5. NEVER THINK EXERCISE CAN OVERCOME A BAD DIET THAT BLURS YOUR ABDOMINAL DEFINITION
There’s a common perception that if you blow your diet, all you need to do is exercise more to wash it away. But consider that a 500-calorie piece of cheesecake will “cost” you about two hours on the treadmill, a trade few of us would consider reasonable.
What’s worse, any excess calories get stored as body fat, which for men contributes to adding one more belt size along your waistline. Keep that kind of math up and you won’t be seeing your abs anytime soon.
The abs, unlike other skeletal muscle groups, require you to shed a significant amount of body fat to become visible.
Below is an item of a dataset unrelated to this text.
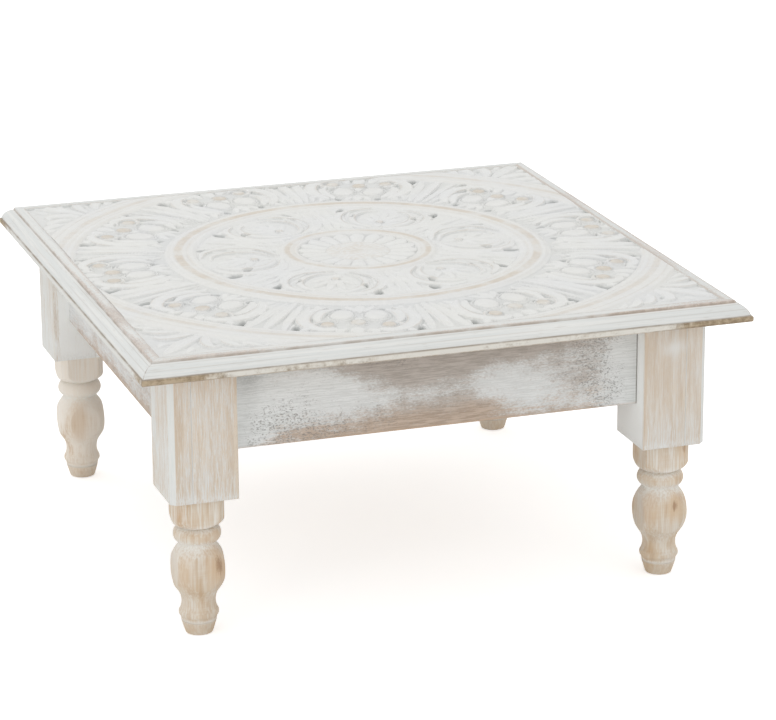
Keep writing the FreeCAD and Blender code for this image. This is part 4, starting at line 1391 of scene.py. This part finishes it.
def set_camera(scene):
    """Camera at the angle and distance that the photo was taken from."""
    data = bpy.data.cameras.new("Camera")
    data.sensor_fit = "HORIZONTAL"
    data.sensor_width = SENSOR_WIDTH
    data.lens = FOCAL_PIXELS / FRAME_WIDTH * SENSOR_WIDTH
    data.clip_start = CAMERA_NEAR
    data.clip_end = CAMERA_FAR
    camera = bpy.data.objects.new("Camera", data)
    scene.collection.objects.link(camera)
    level = math.cos(CAMERA_PITCH)
    forward = Vector((
        math.sin(CAMERA_YAW) * level, math.cos(CAMERA_YAW) * level, -math.sin(CAMERA_PITCH)))
    right = Vector((math.cos(CAMERA_YAW), -math.sin(CAMERA_YAW), 0))
    up = right.cross(forward)
    turned_right = right * math.cos(CAMERA_ROLL) + up * math.sin(CAMERA_ROLL)
    turned_up = up * math.cos(CAMERA_ROLL) - right * math.sin(CAMERA_ROLL)
    rotation = Matrix((turned_right, turned_up, -forward)).transposed()
    camera.matrix_world = Matrix.Translation(CAMERA_PLACE) @ rotation.to_4x4()
    scene.camera = camera


WHITE = (1.0, 1.0, 1.0)
FLOOR_SIZE = 24.0
FLOOR_PAINT = (0.88, 0.88, 0.88)
FLOOR_GLOW = 0.53


def set_floor():
    """Pale floor that reads as white to the camera and keeps the table's shadow."""
    clear_selection()
    bpy.ops.mesh.primitive_plane_add(size=FLOOR_SIZE, location=(0, 0, 0))
    floor = bpy.context.object
    floor.name = "stage_floor"
    finish = Finish("stage_floor_paint")
    seen = finish.ray("Camera").most(finish.ray("Glossy"))
    matte = finish.node("ShaderNodeBsdfDiffuse", {}, opaque(FLOOR_PAINT))
    glow = finish.node("ShaderNodeEmission", {}, opaque(WHITE), FLOOR_GLOW)
    white = finish.node("ShaderNodeAddShader", {}, matte, glow)
    whole = finish.node("ShaderNodeMixShader", {}, seen, matte, white)
    finish.node("ShaderNodeOutputMaterial", {}, whole)
    paint(floor, finish.material)


SKY_STRENGTH = 0.82
LAMP_AIM = (0, 0, 0.2)

# A lamp is (name, place, size, power)
LAMPS = (
    ("lamp_above", (-0.7, 0.9, 3.2), 2.2, 17.0),
    ("lamp_left", (-2.8, -2.2, 0.62), 1.1, 12.0),
    ("lamp_right", (2.0, -3.2, 1.3), 2.0, 8.0),
)


def set_light(scene):
    """Even white surround with soft lamps above, low at the left and at the right."""
    world = bpy.data.worlds.new("soft_surround")
    scene.world = world
    world.use_nodes = True
    layout = Layout(world.node_tree)
    seen = layout.ray("Camera").most(layout.ray("Transmission"))
    strength = seen * (1 - SKY_STRENGTH) + SKY_STRENGTH
    sky = layout.node("ShaderNodeBackground", {}, opaque(WHITE), strength)
    layout.node("ShaderNodeOutputWorld", {}, sky)
    for name, place, size, power in LAMPS:
        lamp = bpy.data.lights.new(name, "AREA")
        lamp.shape = "SQUARE"
        lamp.size = size
        lamp.energy = power
        thing = bpy.data.objects.new(name, lamp)
        scene.collection.objects.link(thing)
        thing.location = place
        aim = Vector(LAMP_AIM) - Vector(place)
        thing.rotation_euler = aim.to_track_quat("-Z", "Y").to_euler()
    scene.view_settings.view_transform = "Standard"


# Operators

class BAJOT_OT_stage(bpy.types.Operator):
    """Set the camera, the pale floor and the soft light"""
    bl_idname = "bajot.stage"
    bl_label = "Stage"

    def execute(self, context):
        set_camera(context.scene)
        set_floor()
        set_light(context.scene)
        return {"FINISHED"}


class BAJOT_OT_carved_panel(bpy.types.Operator):
    """Carve the mandala into the boards of the panel"""
    bl_idname = "bajot.carved_panel"
    bl_label = "Carved panel"

    def execute(self, context):
        sizes = context.scene.bajot_sizes
        boards = sizes.panel_boards
        per_board = round(HALF_PANEL * 2 / sizes.carving_cell / boards)
        relief = carve_mandala(HALF_PANEL / MM, per_board * boards)
        # The second field is painted shade for the hollows and creases
        worn, hollow_shade = ridge_wear(relief)
        material = carved_finish()
        for number in range(boards):
            columns = (number * per_board, (number + 1) * per_board)
            piece, carved_faces = carved_board(
                f"carved_panel_board_{number + 1}", relief, columns,
                {"worn": worn, "hollow_shade": hollow_shade})
            set_carved_normals(piece, relief, columns, carved_faces)
            paint(piece, material)
            dress(piece, "carved_panel_wood", "carved_panel")
        return {"FINISHED"}


class BAJOT_OT_edge_moulding(bpy.types.Operator):
    """Finish the four mitred lengths of moulding"""
    bl_idname = "bajot.edge_moulding"
    bl_label = "Edge moulding"

    def execute(self, context):
        material = moulding_finish()
        for side in SIDES:
            paint_node(f"top_moulding_{side}", material)
        return {"FINISHED"}


class BAJOT_OT_leg_blocks(bpy.types.Operator):
    """Build the cores and facing boards of the four leg blocks"""
    bl_idname = "bajot.leg_blocks"
    bl_label = "Leg blocks"

    def execute(self, context):
        sizes = context.scene.bajot_sizes
        for corner_name, (side_x, side_y) in CORNERS.items():
            material = block_finish(corner_name)
            low, high = block_box(corner_name)
            outer_x = high.x if side_x > 0 else low.x
            outer_y = high.y if side_y > 0 else low.y
            for part in ("leg_core", "leg_facing"):
                node = f"{part}_{corner_name}"
                piece = board(f"{node}_piece", *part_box(node))
                chamfer_upright(piece, outer_x, outer_y, sizes.block_chamfer)
                soften(piece, sizes.block_rounding)
                paint(piece, material)
                dress(piece, "leg_block_wood", node)
        return {"FINISHED"}


class BAJOT_OT_aprons(bpy.types.Operator):
    """Build the four aprons between the blocks"""
    bl_idname = "bajot.aprons"
    bl_label = "Aprons"

    def execute(self, context):
        sizes = context.scene.bajot_sizes
        for side in SIDES:
            node = f"apron_{side}"
            piece = board(f"{node}_piece", *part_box(node))
            soften(piece, sizes.apron_rounding)
            paint(piece, apron_finish(side))
            dress(piece, "apron_wood", node)
        return {"FINISHED"}


class BAJOT_OT_turned_feet(bpy.types.Operator):
    """Turn one foot and copy it to the four corners"""
    bl_idname = "bajot.turned_feet"
    bl_label = "Turned feet"

    def execute(self, context):
        pattern = turn_foot()
        for corner_name in CORNERS:
            node = f"turned_foot_{corner_name}"
            low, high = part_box(node)
            piece = pattern.copy()
            piece.data = pattern.data.copy()
            piece.name = f"{node}_piece"
            context.scene.collection.objects.link(piece)
            piece.location = ((low.x + high.x) / 2, (low.y + high.y) / 2, 0)
            bake_place(piece)
            bpy.ops.object.shade_smooth_by_angle(angle=TURNED_ANGLE)
            paint(piece, foot_finish(corner_name))
            dress(piece, "turned_foot_wood", node)
        bpy.data.objects.remove(pattern)
        return {"FINISHED"}


class BAJOT_OT_hidden_joinery(bpy.types.Operator):
    """Finish the cleats, dowels and screws under the top"""
    bl_idname = "bajot.hidden_joinery"
    bl_label = "Hidden joinery"

    def execute(self, context):
        wood = joinery_finish()
        for side in SIDES:
            paint_node(f"cleat_{side}", wood)
        for node in ("apron_dowels", "leg_top_dowels"):
            paint_node(node, wood)
        steel = screw_finish()
        for node in ("cleat_apron_screws", "cleat_top_screws"):
            paint_node(node, steel)
        return {"FINISHED"}


OPERATORS = (
    BAJOT_OT_stage,
    BAJOT_OT_carved_panel,
    BAJOT_OT_edge_moulding,
    BAJOT_OT_leg_blocks,
    BAJOT_OT_aprons,
    BAJOT_OT_turned_feet,
    BAJOT_OT_hidden_joinery,
)


class BAJOT_PT_pieces(bpy.types.Panel):
    """Lists the pieces of the table"""
    bl_idname = "BAJOT_PT_pieces"
    bl_label = "Bajot Low Table"
    bl_space_type = "VIEW_3D"
    bl_region_type = "UI"
    bl_category = "Bajot"

    def draw(self, context):
        for operator in OPERATORS:
            self.layout.operator(operator.bl_idname)
        for group in (context.scene.bajot_sizes, context.scene.bajot_colours):
            for name in group.__annotations__:
                self.layout.prop(group, name)


CLASSES = (BajotSizes, BajotColours, *OPERATORS, BAJOT_PT_pieces)


def register():
    for item in CLASSES:
        bpy.utils.register_class(item)
    bpy.types.Scene.bajot_sizes = PointerProperty(type=BajotSizes)
    bpy.types.Scene.bajot_colours = PointerProperty(type=BajotColours)


def unregister():
    del bpy.types.Scene.bajot_colours
    del bpy.types.Scene.bajot_sizes
    for item in reversed(CLASSES):
        bpy.utils.unregister_class(item)


def main():
    register()
    bpy.ops.bajot.stage()
    bpy.ops.bajot.carved_panel()
    bpy.ops.bajot.edge_moulding()
    bpy.ops.bajot.leg_blocks()
    bpy.ops.bajot.aprons()
    bpy.ops.bajot.turned_feet()
    bpy.ops.bajot.hidden_joinery()


if __name__ == "__main__":
    main()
They may be strong, they may be pronounced, but if they’re under a layer of blubber, your hard-training efforts may be in vain.
If you’ve got a battle with the bulge, straighten out your diet and consider high-intensity interval cardio training to incur a daily caloric deficit. That, combined with a smart ab-training program, will over time begin to produce the visible results you’re seeking.